Iniziamo con il dire che Snowpiercer è un bel film, con un cast notevolissimo, un convincentissimo Chris Evans, una splendida Tilda Swinton, un Ed Harris semplicemente perfetto, anche perché impegnato in una parte molto simile ad altre che ha già intepretato (come il deus ex machina di The Truman Show). Bong Joon-ho, tra i suoi diversi meriti, ha certamente quello di essere un ottimo direttore degli attori. L'idea di base del film è esattamente quella del fumetto. Là dove Jacques Lob e Benjamin Legrand hanno potuto costruire un'opera a fumetti di ampio respiro, approfondendo episodio dopo episodio i rapporti sociali e umani, raccontando le storie degli individui inseriti nel contesto assieme claustrofobico e totalizzante del treno, Bong Joon-ho isola un evento in particolare: la rivolta, che idealmente sublima tutti i sentimenti di contrasto, comunione, rivalsa e rabbia illustrati nell'originale. Saggiamente, lo fa iniziando in medias res e procedendo a ritroso, prendendosi delle pause durante l'azione (mai frenetica e non necessariamente centrale nella narrazione) per svelarci le personalità e le identità dei protagonisti coinvolti. Col risultato di cambiare in corsa il nostro sguardo su di loro, rivelandoci i motivi più profondi del loro agire, mai chiari fin da subito.

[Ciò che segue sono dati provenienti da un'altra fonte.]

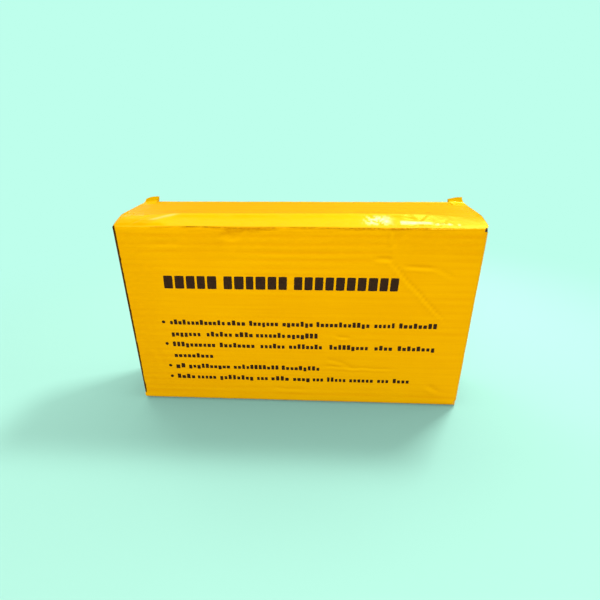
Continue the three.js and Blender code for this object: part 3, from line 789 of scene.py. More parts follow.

Altro punto a favore del regista coreano è l'ambiente immaginifico in cui si muovono i ribelli. Possiamo vedere il treno con i loro occhi, scoprire assieme a loro le meraviglie che gli sono state celate nei 17 anni della loro permanenza, sorprenderci attraverso il loro sguardo del lusso, della tecnologia, del fatto che le galline, credute estinte in coda, sfornino uova per gli abitanti dei vagoni più avanti. Il treno è il mondo, ci dice Wilford, e nel loro viaggio attraverso di esso Curtis e i suoi ne attraversano l'incredibile varietà di ambienti costretta nello spazio angusto del convoglio. Se lo Snowpiercer del fumetto francese è un miracolo di scienza retrò, di steampunk dal sapore antico, quello del film ha un'estetica decisamente più moderna, giocata sul contrasto tra lo squallore della coda e le luci, i colori, l'aspetto da rivista patinata della vita al di là delle paratie.

La differenza più grande, e forse anche l'unico vero difetto del film rispetto alla serie da cui trae spunto, è l'insistenza ridotta, certamente dettata da questioni di tempo narrativo, sulla resa visiva del treno come prigione, come ambiente claustrofobico e chiuso. Se nei discorsi dei protagonisti, nei dubbi morali che essi si pongono, nelle convinzioni che guidano le loro azioni, questa componente è molto presente, i disegni di Jean-Marc Rochette sono ben più efficaci nel farlo percepire al lettore di quanto non faccia la regia di Bong Joon-ho, a tratti davvero notevole per scelta e resa delle immagini.

In generale, Snowpiercer rimane uno dei migliori film tratti da un fumetto visti negli ultimi anni. Divertente, mai eccessivo nell'azione, crudo di una malvagità condita costantemente da uno humor nero mai catartico, che non spinge mai alla risata, ma perfetto nell'evitare la pesantezza insostenibile di una violenza a tratti davvero notevole, non solo da un punto di vista fisico, ma soprattutto morale. Ricco di spunti profondi, non solo quelli ricevuti in eredità dall'opera originale, mediati dall'immaginario orientale del regista. Il tutto condito da una sceneggiatura mai moralista, priva di lunghe spiegazioni, che lascia allo spettatore il compito di rispondere alle tante domande. Da vedere senza dubbio. Non solo per gli appassionati della nona arte.